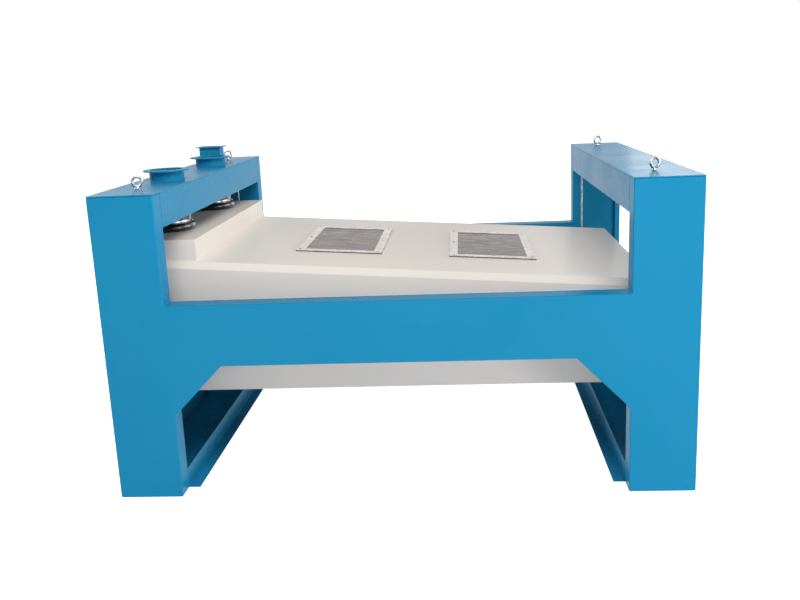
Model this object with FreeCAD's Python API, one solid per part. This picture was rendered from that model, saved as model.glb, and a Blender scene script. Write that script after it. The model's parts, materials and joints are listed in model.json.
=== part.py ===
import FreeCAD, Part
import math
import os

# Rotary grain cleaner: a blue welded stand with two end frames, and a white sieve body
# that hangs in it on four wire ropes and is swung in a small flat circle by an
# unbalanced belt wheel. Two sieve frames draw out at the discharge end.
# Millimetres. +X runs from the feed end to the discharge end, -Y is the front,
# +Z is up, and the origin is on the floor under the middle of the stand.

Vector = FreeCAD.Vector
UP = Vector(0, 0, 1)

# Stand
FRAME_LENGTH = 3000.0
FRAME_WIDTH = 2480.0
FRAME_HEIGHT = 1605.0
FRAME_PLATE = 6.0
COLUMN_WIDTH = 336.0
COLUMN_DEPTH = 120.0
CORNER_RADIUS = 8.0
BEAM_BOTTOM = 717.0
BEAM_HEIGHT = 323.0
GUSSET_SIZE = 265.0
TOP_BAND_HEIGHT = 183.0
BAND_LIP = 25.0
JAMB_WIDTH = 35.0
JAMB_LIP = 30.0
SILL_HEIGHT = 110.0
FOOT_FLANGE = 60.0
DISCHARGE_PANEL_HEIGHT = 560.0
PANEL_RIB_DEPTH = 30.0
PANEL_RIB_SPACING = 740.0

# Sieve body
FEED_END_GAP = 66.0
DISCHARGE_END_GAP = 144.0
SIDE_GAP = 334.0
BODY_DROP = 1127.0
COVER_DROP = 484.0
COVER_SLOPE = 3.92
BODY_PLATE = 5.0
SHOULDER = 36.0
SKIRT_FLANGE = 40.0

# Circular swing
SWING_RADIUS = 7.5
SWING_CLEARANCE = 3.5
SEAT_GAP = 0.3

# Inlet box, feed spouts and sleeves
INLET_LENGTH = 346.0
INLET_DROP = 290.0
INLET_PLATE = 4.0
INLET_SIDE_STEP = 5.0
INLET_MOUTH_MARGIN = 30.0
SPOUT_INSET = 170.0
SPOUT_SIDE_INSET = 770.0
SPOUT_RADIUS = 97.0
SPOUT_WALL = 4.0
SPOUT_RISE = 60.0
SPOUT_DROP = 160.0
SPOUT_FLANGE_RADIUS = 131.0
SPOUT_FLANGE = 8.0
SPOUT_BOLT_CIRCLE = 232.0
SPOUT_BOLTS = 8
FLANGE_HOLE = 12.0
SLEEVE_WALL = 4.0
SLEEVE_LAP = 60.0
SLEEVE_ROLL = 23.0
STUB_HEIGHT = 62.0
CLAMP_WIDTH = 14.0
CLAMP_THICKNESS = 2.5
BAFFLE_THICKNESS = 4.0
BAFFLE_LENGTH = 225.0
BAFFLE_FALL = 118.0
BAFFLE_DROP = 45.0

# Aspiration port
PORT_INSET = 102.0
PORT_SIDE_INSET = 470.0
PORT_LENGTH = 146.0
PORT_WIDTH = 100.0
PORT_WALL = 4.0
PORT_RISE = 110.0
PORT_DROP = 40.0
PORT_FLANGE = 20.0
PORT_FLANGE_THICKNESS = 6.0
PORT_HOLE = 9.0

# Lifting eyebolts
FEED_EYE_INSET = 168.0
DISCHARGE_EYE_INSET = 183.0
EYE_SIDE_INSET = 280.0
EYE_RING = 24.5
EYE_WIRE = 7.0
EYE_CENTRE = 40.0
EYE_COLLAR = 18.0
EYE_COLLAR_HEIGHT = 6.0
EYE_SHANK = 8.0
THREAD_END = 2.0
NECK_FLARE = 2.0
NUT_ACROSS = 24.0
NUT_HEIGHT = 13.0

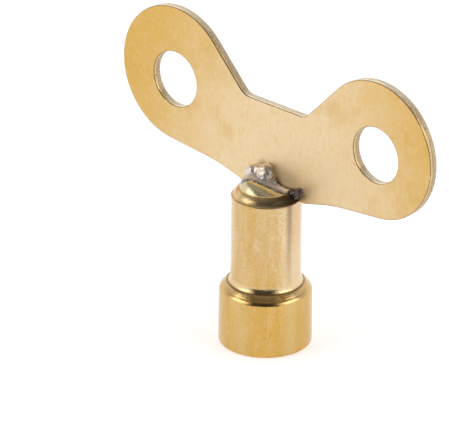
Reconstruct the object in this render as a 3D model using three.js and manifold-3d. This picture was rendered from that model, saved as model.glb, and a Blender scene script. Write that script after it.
+-------+
*Direction:* Return the listing above word for word.

*Task solution:*
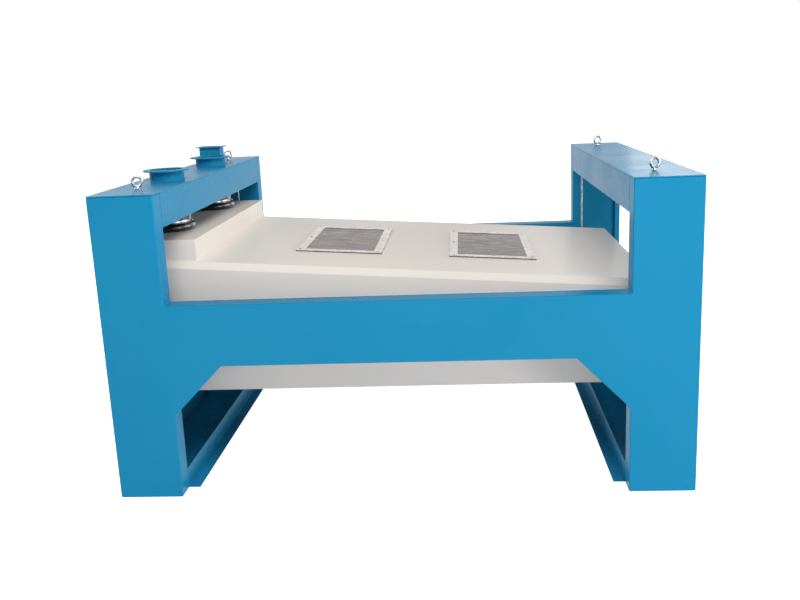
Model this object with FreeCAD's Python API, one solid per part. This picture was rendered from that model, saved as model.glb, and a Blender scene script. Write that script after it. The model's parts, materials and joints are listed in model.json.
=== part.py ===
import FreeCAD, Part
import math
import os

# Rotary grain cleaner: a blue welded stand with two end frames, and a white sieve body
# that hangs in it on four wire ropes and is swung in a small flat circle by an
# unbalanced belt wheel. Two sieve frames draw out at the discharge end.
# Millimetres. +X runs from the feed end to the discharge end, -Y is the front,
# +Z is up, and the origin is on the floor under the middle of the stand.

Vector = FreeCAD.Vector
UP = Vector(0, 0, 1)

# Stand
FRAME_LENGTH = 3000.0
FRAME_WIDTH = 2480.0
FRAME_HEIGHT = 1605.0
FRAME_PLATE = 6.0
COLUMN_WIDTH = 336.0
COLUMN_DEPTH = 120.0
CORNER_RADIUS = 8.0
BEAM_BOTTOM = 717.0
BEAM_HEIGHT = 323.0
GUSSET_SIZE = 265.0
TOP_BAND_HEIGHT = 183.0
BAND_LIP = 25.0
JAMB_WIDTH = 35.0
JAMB_LIP = 30.0
SILL_HEIGHT = 110.0
FOOT_FLANGE = 60.0
DISCHARGE_PANEL_HEIGHT = 560.0
PANEL_RIB_DEPTH = 30.0
PANEL_RIB_SPACING = 740.0

# Sieve body
FEED_END_GAP = 66.0
DISCHARGE_END_GAP = 144.0
SIDE_GAP = 334.0
BODY_DROP = 1127.0
COVER_DROP = 484.0
COVER_SLOPE = 3.92
BODY_PLATE = 5.0
SHOULDER = 36.0
SKIRT_FLANGE = 40.0

# Circular swing
SWING_RADIUS = 7.5
SWING_CLEARANCE = 3.5
SEAT_GAP = 0.3

# Inlet box, feed spouts and sleeves
INLET_LENGTH = 346.0
INLET_DROP = 290.0
INLET_PLATE = 4.0
INLET_SIDE_STEP = 5.0
INLET_MOUTH_MARGIN = 30.0
SPOUT_INSET = 170.0
SPOUT_SIDE_INSET = 770.0
SPOUT_RADIUS = 97.0
SPOUT_WALL = 4.0
SPOUT_RISE = 60.0
SPOUT_DROP = 160.0
SPOUT_FLANGE_RADIUS = 131.0
SPOUT_FLANGE = 8.0
SPOUT_BOLT_CIRCLE = 232.0
SPOUT_BOLTS = 8
FLANGE_HOLE = 12.0
SLEEVE_WALL = 4.0
SLEEVE_LAP = 60.0
SLEEVE_ROLL = 23.0
STUB_HEIGHT = 62.0
CLAMP_WIDTH = 14.0
CLAMP_THICKNESS = 2.5
BAFFLE_THICKNESS = 4.0
BAFFLE_LENGTH = 225.0
BAFFLE_FALL = 118.0
BAFFLE_DROP = 45.0

# Aspiration port
PORT_INSET = 102.0
PORT_SIDE_INSET = 470.0
PORT_LENGTH = 146.0
PORT_WIDTH = 100.0
PORT_WALL = 4.0
PORT_RISE = 110.0
PORT_DROP = 40.0
PORT_FLANGE = 20.0
PORT_FLANGE_THICKNESS = 6.0
PORT_HOLE = 9.0

# Lifting eyebolts
FEED_EYE_INSET = 168.0
DISCHARGE_EYE_INSET = 183.0
EYE_SIDE_INSET = 280.0
EYE_RING = 24.5
EYE_WIRE = 7.0
EYE_CENTRE = 40.0
EYE_COLLAR = 18.0
EYE_COLLAR_HEIGHT = 6.0
EYE_SHANK = 8.0
THREAD_END = 2.0
NECK_FLARE = 2.0
NUT_ACROSS = 24.0
NUT_HEIGHT = 13.0

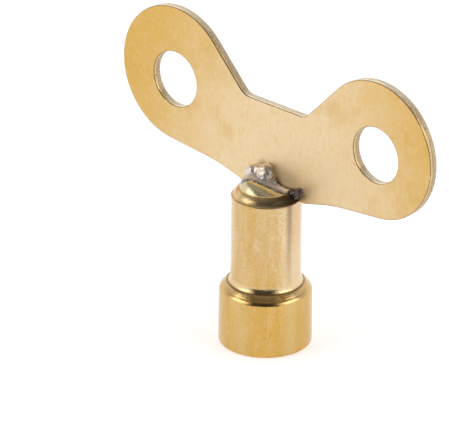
Reconstruct the object in this render as a 3D model using three.js and manifold-3d. This picture was rendered from that model, saved as model.glb, and a Blender scene script. Write that script after it.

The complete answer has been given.